Through it all I reside, a member of the faithless souls, in a heavily regulated house bound by paranoia, containing air that has a constant odor of risk, collecting money, putting it aside, and guarding it with my professional life, carrying on the insurance tradition. Here I am, never quite sure how many rights and wrongs there are because there are so many different kinds and I can easily get lost in the tunnels they bore in my brain, my heart and even, from time to time, I am sure of this, my soul.
If I have one.
Every once in awhile, when something strikes close to home, a dead child the same age as my son, the death of someone I went to high school with, I stop reading the story and I look up and the brick wall is a little closer, a little taller, blocking out just a bit more light than the last time I ventured a glance.
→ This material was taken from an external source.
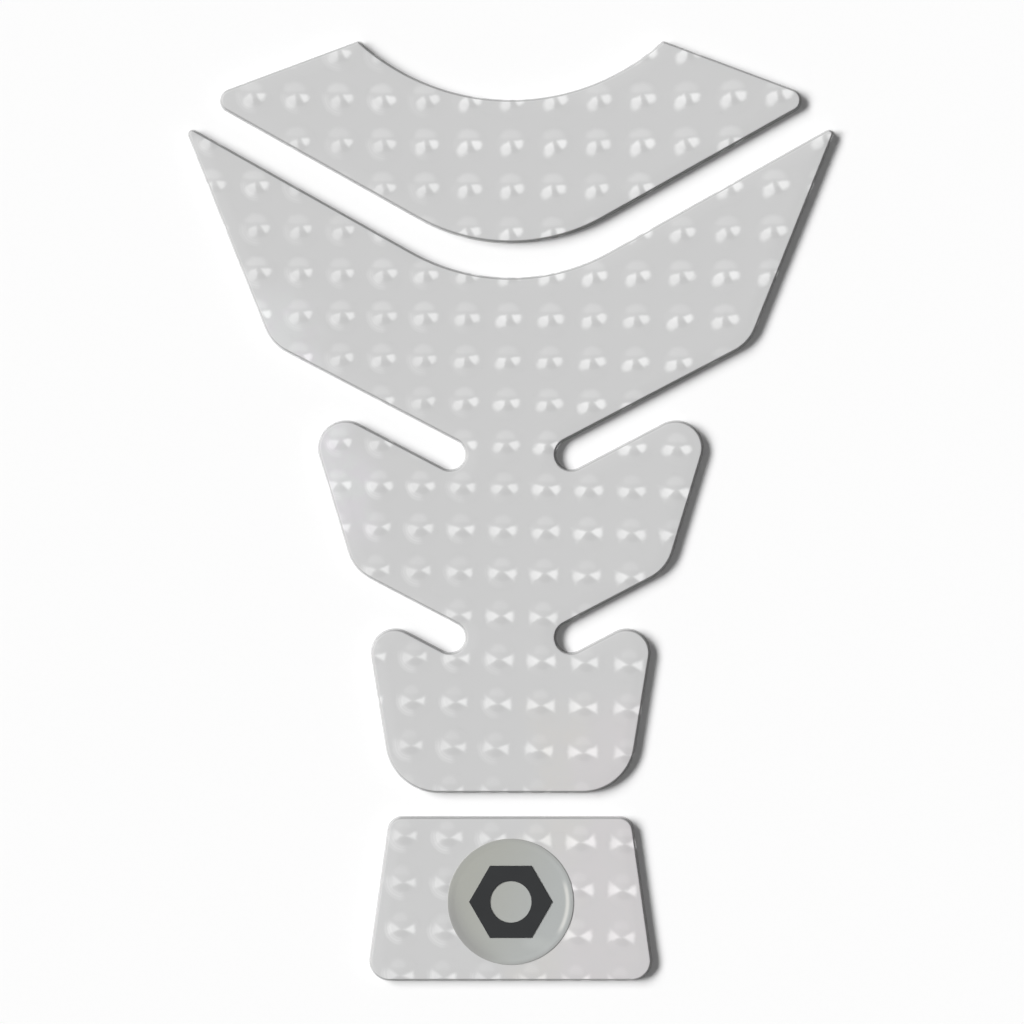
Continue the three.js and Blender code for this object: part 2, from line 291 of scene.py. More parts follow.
@dataclass(frozen=True)
class Wire:
    """A value in a node tree. Arithmetic on it makes Math nodes."""

    tree: bpy.types.NodeTree
    end: bpy.types.NodeSocket

    def math(self, operation: str, *others: "Wire | float") -> "Wire":
        """Makes a Math node whose first input is this value.

        Args:
            operation: the node's operation.
            others: its other inputs.

        Returns:
            The node's output.
        """
        values = dict(enumerate((self, *others)))
        node = make_node(self.tree, "ShaderNodeMath", values, operation=operation)
        return Wire(self.tree, node.outputs[0])

    def __add__(self, other: "Wire | float") -> "Wire":
        """Adds."""
        return self.math("ADD", other)

    def __sub__(self, other: "Wire | float") -> "Wire":
        """Subtracts."""
        return self.math("SUBTRACT", other)

    def __mul__(self, other: "Wire | float") -> "Wire":
        """Multiplies."""
        return self.math("MULTIPLY", other)

    def __truediv__(self, other: "Wire | float") -> "Wire":
        """Divides."""
        return self.math("DIVIDE", other)

    def __abs__(self) -> "Wire":
        """Drops the sign."""
        return self.math("ABSOLUTE")

    def length(self, other: "Wire") -> "Wire":
        """Gives the length of the flat vector of this value and another."""
        return (self * self + other * other).math("SQRT")

    def toward(self, other: "Wire", angle: float) -> "Wire":
        """Gives how far the flat vector of this value and another reaches towards an angle."""
        return self * heading(angle)[0] + other * heading(angle)[1]

    def rise(self, low: float, high: float) -> "Wire":
        """Makes a soft step.

        Args:
            low: where the step starts, at 0. It may be above high, and the step then falls.
            high: where it ends, at 1.

        Returns:
            The step.
        """
        values = {"Value": self, "From Min": min(low, high), "From Max": max(low, high)}
        values.update({"To Min": float(low > high), "To Max": float(low < high)})
        node = make_node(self.tree, "ShaderNodeMapRange", values, interpolation_type="SMOOTHSTEP")
        return Wire(self.tree, node.outputs["Result"])

    def part(self, axis: str) -> "Wire":
        """Takes one part of a vector."""
        node = make_node(self.tree, "ShaderNodeSeparateXYZ", {0: self})
        return Wire(self.tree, node.outputs[axis])

    def vector(self, operation: str, *others: "Wire | float | tuple") -> "Wire":
        """Makes a Vector Math node whose first input is this vector.

        Args:
            operation: the node's operation.
            others: the other vector where it takes one, or the factor of SCALE.

        Returns:
            The node's output.
        """
        places = (0, "Scale" if operation == "SCALE" else 1)
        values = dict(zip(places, (self, *others)))
        node = make_node(self.tree, "ShaderNodeVectorMath", values, operation=operation)
        return Wire(self.tree, node.outputs[0])


def plug(tree: bpy.types.NodeTree, value: object, socket: bpy.types.NodeSocket) -> None:
    """Connects a value to an input, or writes a constant on it.

    Args:
        tree: the tree of both.
        value: a wire, an output or a constant.
        socket: the input.
    """
    end = value.end if isinstance(value, Wire) else value
    if isinstance(end, bpy.types.NodeSocket):
        tree.links.new(end, socket)
    else:
        socket.default_value = end


class Group:
    """A shader node group under construction."""

    def __init__(self, name: str, inputs: dict[str, object], outputs: list[str]) -> None:
        """Makes the group and its sockets.

        Args:
            name: the group's name.
            inputs: each input's name and default, a number or three for a vector.
            outputs: the names of the outputs, which are values; a name ending in Colour is a
                colour.
        """
        self.tree = bpy.data.node_groups.new(name, "ShaderNodeTree")
        for label, default in inputs.items():
            kind = "NodeSocketVector" if isinstance(default, tuple) else "NodeSocketFloat"
            socket = self.tree.interface.new_socket(label, in_out="INPUT", socket_type=kind)
            socket.default_value = default
        for label in outputs:
            kind = "NodeSocketColor" if label.endswith("Colour") else "NodeSocketFloat"
            self.tree.interface.new_socket(label, in_out="OUTPUT", socket_type=kind)
        self.given = self.tree.nodes.new("NodeGroupInput")
        self.result = self.tree.nodes.new("NodeGroupOutput")

    def input(self, label: str) -> Wire:
        """Gives one of the group's inputs."""
        return Wire(self.tree, self.given.outputs[label])

    def output(self, label: str, value: Wire) -> None:
        """Connects one of the group's outputs."""
        plug(self.tree, value, self.result.inputs[label])


def make_node(
    tree: bpy.types.NodeTree, kind: str, values: dict[str, object], **settings: object
) -> bpy.types.Node:
    """Makes a node in any tree.

    Args:
        tree: the tree.
        kind: the node's type.
        values: wires or constants for its inputs, by name or place.
        settings: its own properties.

    Returns:
        The node.
    """
    node = tree.nodes.new(kind)
    for name, value in settings.items():
        setattr(node, name, value)
    for name, value in values.items():
        plug(tree, value, node.inputs[name])
    return node


@dataclass(frozen=True)
class Wedge:
    """One of a spot's two painted glints: a bright wedge painted into the colour where turned
    grooves would catch a lamp, in millimetres and degrees.

    What ends in _lift is added towards the top of the set, and _left towards its left side.
    """

    tip_x: float
    angle: float
    angle_lift: float
    length: float
    length_lift: float
    slope: float
    slope_round: float
    slope_left: float
    level: float
    level_left: float
    outer_level: float
    length_left: float = -0.3
    length_spread: float = 0.4
    tip_width: float = 0.1
    side_blur: Pair = (-0.4, 0.6)
    end_blur: Pair = (0.35, -0.65)
    blob_blur: Pair = (1.25, 0.45)
    blob_half_length: float = 0.55
    blob_half_width: float = 1.35
    fade: Pair = (0.4, 2.4)

    def mask(self, at: tuple[Wire, Wire], spot: dict[str, Wire], chance: Wire) -> Wire:
        """Draws the painted glint, a wedge with soft edges.

        Args:
            at: where a point is, across and up from the height of the wedge's tip.
            spot: the spot's tilt, lift, left and round, which is 0 for a straight outer end and
                1 for a round blob.
            chance: a random value of the spot.

        Returns:
            The mask.
        """
        lift, left, blunt = spot["lift"], spot["left"], spot["round"]
        angle = lift * math.radians(self.angle_lift) + math.radians(self.angle) + spot["tilt"]
        length = lift * self.length_lift + left * self.length_left + self.length
        length = length + (chance - 0.5) * self.length_spread
        slope = blunt * self.slope_round + left * self.slope_left + self.slope
        dx, dy = at[0] - self.tip_x, at[1]
        cos, sin = angle.math("COSINE"), angle.math("SINE")
        along, aside = dx * cos + dy * sin, abs(dy * cos - dx * sin)
        side = (along * slope - aside + self.tip_width).rise(*self.side_blur)
        end = (along - length).rise(*self.end_blur)
        out = (along - length * 0.5) / (length * self.blob_half_length)
        blob = out.length(aside / self.blob_half_width).rise(*self.blob_blur)
        fade = along.rise(*self.fade) * (self.outer_level - 1.0) + 1.0
        level = left * self.level_left + self.level
        return side * (end + (blob - end) * blunt) * fade * level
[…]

And that’s the effect, too much time watching the wall while the scenery flies past, possibly containing answers to all those questions…but probably not. To me, ignorance is the hardest thing to learn and I am sure of the touted bliss that comes along with it because nothing so difficult to gain comes without reward. And that reward may very well be faith, not your standard garden variety faith that is simply spoken and so believed to be real, but actual genuine faith without a shred of self-doubt. I am not sure, by the way, that it actually exists in the minds of sane people. But I am sure of one thing. I simply can’t be sure of any of this, nobody can, and that’s the unreality of reality. I hope that’s clear.
And that, my friends, is my professional life.

Comments

Michelle_Luellen says,

absolutely great.... but it leaves me burdoned.
Why does proof always overide hope?
Faith has provided me peace with some of your same issues....
just a pearl to share.....or not??? M.

Matt_Laliberte says,

Michelle, it leaves me burdened too. I don't think, for me at least, that proof overrides hope (or maybe it does and I just don't know it). I still have hope. It's faith that I don't get. Either way, thanks for your comment about the writing. It's certainly nice to hear.